Stated exercise
Output exactly the lines that run from the line containing "lower_coupling();" through the line containing "record = json.load(file)", with both ends included.

::::

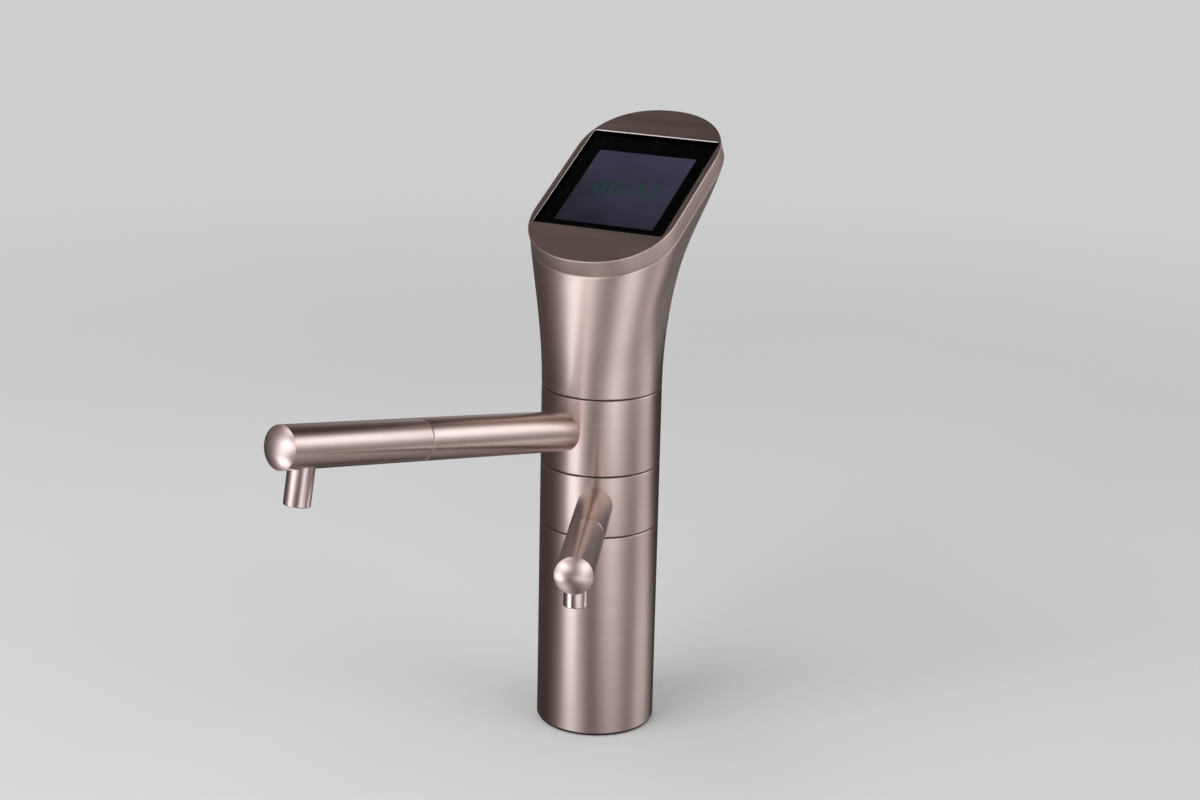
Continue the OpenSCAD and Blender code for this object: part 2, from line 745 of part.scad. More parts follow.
// Domed cap: a slice of a ball on a plug
module end_cap(s) {
  r = tube_r(s);
  ball_r = r / sin(dome_slope);
  color(nickel) spout_frame(s) {
    bar(bore_r(s) - seat_gap, rim_at(s) - cap_plug_l, rim_at(s));
    intersection() {
      translate([rim_at(s) - ball_r * cos(dome_slope), 0, 0]) rotate([0, 90, 0]) sphere(r = ball_r);
      bar(r, rim_at(s), rim_at(s) + ball_r);
    }
  }
}
module upper_end_cap() { end_cap(upper_spout); }
module lower_end_cap() { end_cap(lower_spout); }

// Nozzle: its neck goes through the tube's wall, flush with the bore
module nozzle(s) {
  r = nozzle_r(s);
  neck_top = tube_r(s) + nozzle_neck_l;
  mouth = tube_r(s) + nozzle_l(s);
  color(nickel) difference() {
    nozzle_frame(s) rotate_extrude() polygon([
      [r - nozzle_wall, 0], [r - nozzle_neck, 0], [r - nozzle_neck, neck_top],
      [r, neck_top], [r, mouth - edge_chamfer],
      [r - edge_chamfer, mouth], [r - nozzle_wall, mouth]
    ]);
    spout_frame(s) bar(bore_r(s), nozzle_at(s) - 2 * r, nozzle_at(s) + 2 * r);
  }
}
module upper_nozzle() { nozzle(upper_spout); }
module lower_nozzle() { nozzle(lower_spout); }

// Disc with a ring of water holes that calms the jet
module flow_disc(s) {
  r = nozzle_r(s) - nozzle_wall - seat_gap;
  face = tube_r(s) + nozzle_l(s) - flow_disc_depth;
  color(white_polymer) nozzle_frame(s) translate([0, 0, face - flow_disc_t]) difference() {
    cylinder(r = r, h = flow_disc_t);
    translate([0, 0, -past]) {
      cylinder(d = flow_hole_d, h = flow_disc_t + 2 * past);
      for (a = [0 : 60 : 300]) rotate([0, 0, a]) translate([r * 0.6, 0, 0])
        cylinder(d = flow_hole_d, h = flow_disc_t + 2 * past);
    }
  }
}
module upper_flow_disc() { flow_disc(upper_spout); }
module lower_flow_disc() { flow_disc(lower_spout); }

// Head shell: one flared casting, open at the foot for the nut and at the rim for
// the display, with four bosses for the cover's screws
module cover_bosses(r, top, back) {
  glass_frame() for (c = corners)
    translate([c[0] * cover_screw_x, c[1] * cover_screw_y, back]) cylinder(r = r, h = top - back);
}
module head_shell() {
  color(nickel) difference() {
    union() {
      difference() {
        flared_body(0, 0, 0);
        flared_body(shell_wall, past, past);
        translate([0, 0, head_foot - past])
          cylinder(r = nut_pocket_r, h = retaining_nut_h + 2 * past);
      }
      intersection() {
        cover_bosses(cover_boss_d / 2, ledge_back, ledge_back - cover_boss_h);
        flared_body(shell_step + cover_wall + loose_gap, 0, cover_t);
      }
    }
    cover_bosses(cover_screw_r + seat_gap, ledge_back + past, ledge_top - cover_screw_l - past);
    set_screw_way(nut_r - past, column_r + past);
  }
}

module head_set_screw() {
  tip = nut_r - set_screw_bite;
  tail = column_r - set_screw_sink;
  color(steel) translate([0, tip, set_screw_z]) rotate([-90, 0, 0]) difference() {
    cylinder(r = set_screw_r, h = tail - tip);
    translate([0, 0, tail - tip - driver_depth * 2])
      cylinder(r = set_screw_r / 2, h = driver_depth * 2 + past, $fn = 6);
  }
}

// Cover: rim and face in one, with a recess for the glass and a window for the LCD
module head_cover() {
  color(dark_nickel) difference() {
    head_frame() difference() {
      skin([
        at_height(outline(half_w, half_l, cover_fullness), -cover_t),
        at_height(outline(half_w, half_l, cover_fullness), -cover_chamfer),
        at_height(outline(half_w - cover_chamfer, half_l - cover_chamfer, cover_fullness), 0)
      ]);
      translate([0, 0, -cover_t - past]) linear_extrude(cover_t + ledge_back + past)
        polygon(outline(half_w - cover_wall, half_l - cover_wall, cover_fullness));
    }
    glass_frame() {
      plate(recess_w, recess_l, glass_corner + glass_gap, past, ledge_top);
      plate(window_w, window_l, glass_corner, 0, ledge_back - past);
      for (c = corners) {
        translate([c[0] * cover_screw_x, c[1] * cover_screw_y, 0]) {
          translate([0, 0, ledge_back - past]) cylinder(r = cover_screw_r + seat_gap, h = cover_t);
          translate([0, 0, ledge_top - cover_head_h - seat_gap]) countersink(seat_gap);
        }
        translate([c[0] * carrier_screw_x, c[1] * carrier_screw_y, ledge_back - past])
          cylinder(r = small_screw_r + seat_gap, h = past + ledge_t / 2);
      }
    }
  }
}
module countersink(gap) {
  rotate_extrude() polygon([
    [0, 0], [cover_screw_r + gap, 0], [cover_head_r + gap, cover_head_h + gap], [0, cover_head_h + gap]
  ]);
}

module cover_screws() {
  color(steel) glass_frame() for (c = corners)
    translate([c[0] * cover_screw_x, c[1] * cover_screw_y, ledge_top]) difference() {
      union() {
        translate([0, 0, -cover_head_h]) countersink(0);
        translate([0, 0, -cover_screw_l]) cylinder(r = cover_screw_r, h = cover_screw_l - cover_head_h);
      }
      translate([0, 0, -driver_depth]) cylinder(r = cover_screw_r * 0.7, h = past, $fn = 6);
    }
}

// Display stack
module display_glass() {
  color(black_glass) glass_frame() plate(glass_w, glass_l, glass_corner, glass_top, glass_back);
}

module glass_gasket() {
  margin = 1;
  color(black_rubber) glass_frame() difference() {
    plate(glass_w - margin, glass_l - margin, glass_corner, glass_back, ledge_top);
    plate(window_w + margin, window_l + margin, glass_corner, glass_back + past, ledge_top - past);
  }
}

module lcd_panel() {
  color(screen_blue) glass_frame()
    plate(window_w - 2 * lcd_gap, window_l - 2 * lcd_gap, glass_corner, glass_back, lcd_back);
}

// Carrier: presses the panel against the glass and holds the board on four posts
module display_carrier() {
  ear_w = 2 * (carrier_screw_x + small_head_r + 0.6);
  ear_l = 2 * (carrier_screw_y + small_head_r + 0.6);
  post_r = small_screw_r + 1.2;
  color(black_plastic) glass_frame() difference() {
    union() {
      plate(board_w, board_l, board_corner, lcd_back, carrier_back);
      plate(ear_w, ear_l, board_corner, lcd_back, carrier_back);
      for (c = corners) {
        translate([c[0] * board_screw_x, c[1] * board_screw_y, board_top])
          cylinder(r = post_r, h = board_post_h);
        translate([c[0] * carrier_screw_x, c[1] * carrier_screw_y, lcd_back])
          cylinder(r = small_head_r, h = ledge_back - lcd_back);
      }
    }
    for (c = corners) {
      translate([c[0] * board_screw_x, c[1] * board_screw_y, board_top - past])
        cylinder(r = small_screw_r + seat_gap, h = board_post_h + past);
      translate([c[0] * carrier_screw_x, c[1] * carrier_screw_y, carrier_back - past])
        cylinder(r = small_screw_r + seat_gap, h = carrier_t + lcd_t + 2 * past);
    }
  }
}

// Pan-head screw, its head below z = 0 and its shank above
module small_screw(l) {
  difference() {
    union() {
      translate([0, 0, -small_head_h]) cylinder(r = small_head_r, h = small_head_h);
      cylinder(r = small_screw_r, h = l);
    }
    translate([0, 0, -small_head_h - past])
      cylinder(r = small_screw_r * 0.6, h = past + driver_depth, $fn = 6);
  }
}
module carrier_screws() {
  reach = ledge_back - carrier_back + ledge_t / 2 - 0.1;
  color(steel) glass_frame() for (c = corners)
    translate([c[0] * carrier_screw_x, c[1] * carrier_screw_y, carrier_back]) small_screw(reach);
}

module control_board() {
  color(board_green) glass_frame() difference() {
    union() {
      plate(board_w, board_l, board_corner, board_top, board_back);
      plate(chip_w, chip_w, chip_corner, board_back, board_back - chip_t);
      translate([0, board_l / 4, 0])
        plate(chip_w * 2 / 3, chip_w / 2, chip_corner, board_back, board_back - chip_t);
    }
    for (c = corners) translate([c[0] * board_screw_x, c[1] * board_screw_y, board_back - past])
      cylinder(r = small_screw_r + seat_gap, h = board_t + 2 * past);
  }
}

module board_screws() {
  reach = board_t + board_post_h - 0.2;
  color(steel) glass_frame() for (c = corners)
    translate([c[0] * board_screw_x, c[1] * board_screw_y, board_back]) small_screw(reach);
}

// Socket on the board that the display cable plugs into, open downwards
module cable_socket() {
  color(white_polymer) glass_frame() translate([0, -board_l / 4, board_back]) difference() {
    plate(socket_w, socket_l, socket_wall / 2, 0, -socket_h);
    plate(socket_w - 2 * socket_wall, socket_l - 2 * socket_wall, socket_wall / 4,
          -socket_wall, -socket_h - past);
  }
}

deck_gasket();
base_tube();
base_plug();
threaded_shank();
deck_rubber_washer();
deck_steel_washer();
deck_nut();
shank_grommet();
upper_inlet_tube();
lower_inlet_tube();
upper_inlet_tail();
lower_inlet_tail();
stem();
upper_o_rings();
lower_o_rings();
base_slip_washer();
middle_slip_washer();
head_slip_washer();
retaining_nut();
head_shell();
head_set_screw();
head_cover();
cover_screws();
display_glass();
glass_gasket();
lcd_panel();
display_carrier();
carrier_screws();
control_board();
board_screws();
cable_socket();
upper_ring();
upper_root_tube();
upper_coupling();
upper_coupling_seal();
upper_front_tube();
upper_end_cap();
upper_nozzle();
upper_flow_disc();
lower_ring();
lower_root_tube();
lower_coupling();
lower_coupling_seal();
lower_front_tube();
lower_end_cap();
lower_nozzle();
lower_flow_disc();
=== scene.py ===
import json
import math

import bpy
from mathutils import Matrix, Vector
from mathutils.geometry import tessellate_polygon


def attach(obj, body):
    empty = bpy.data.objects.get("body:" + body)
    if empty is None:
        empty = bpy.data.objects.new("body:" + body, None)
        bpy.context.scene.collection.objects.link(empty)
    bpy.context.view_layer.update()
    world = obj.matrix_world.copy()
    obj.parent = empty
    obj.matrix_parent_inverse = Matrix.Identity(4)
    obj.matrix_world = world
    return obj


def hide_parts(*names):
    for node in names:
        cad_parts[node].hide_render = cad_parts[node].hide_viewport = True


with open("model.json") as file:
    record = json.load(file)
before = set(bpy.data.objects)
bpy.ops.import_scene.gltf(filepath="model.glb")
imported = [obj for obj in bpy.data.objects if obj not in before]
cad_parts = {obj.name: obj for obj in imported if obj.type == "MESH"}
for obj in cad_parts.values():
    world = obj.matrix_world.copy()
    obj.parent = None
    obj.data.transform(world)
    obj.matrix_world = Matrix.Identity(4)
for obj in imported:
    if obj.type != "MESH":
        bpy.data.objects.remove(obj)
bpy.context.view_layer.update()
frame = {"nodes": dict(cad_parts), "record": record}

NODES = frame["nodes"]
MM = 0.001
MM_PER_METRE = 1000.0

# ---------------------------------------------------------------- sizes, in millimetres and degrees
# column, from the deck up; EDGE rounds its outer edges
COLUMN_R = 27.0
BASE_BORE_R = 24.5
BASE_Z = (1.0, 96.0)
LOWER_RING_Z = (96.55, 124.45)
UPPER_RING_Z = (125.05, 159.95)
RING_BORE_R = 18.05
HEAD_FOOT = 160.5
EDGE = 0.4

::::

Written answer
lower_coupling();
lower_coupling_seal();
lower_front_tube();
lower_end_cap();
lower_nozzle();
lower_flow_disc();
=== scene.py ===
import json
import math

import bpy
from mathutils import Matrix, Vector
from mathutils.geometry import tessellate_polygon


def attach(obj, body):
    empty = bpy.data.objects.get("body:" + body)
    if empty is None:
        empty = bpy.data.objects.new("body:" + body, None)
        bpy.context.scene.collection.objects.link(empty)
    bpy.context.view_layer.update()
    world = obj.matrix_world.copy()
    obj.parent = empty
    obj.matrix_parent_inverse = Matrix.Identity(4)
    obj.matrix_world = world
    return obj


def hide_parts(*names):
    for node in names:
        cad_parts[node].hide_render = cad_parts[node].hide_viewport = True


with open("model.json") as file:
    record = json.load(file)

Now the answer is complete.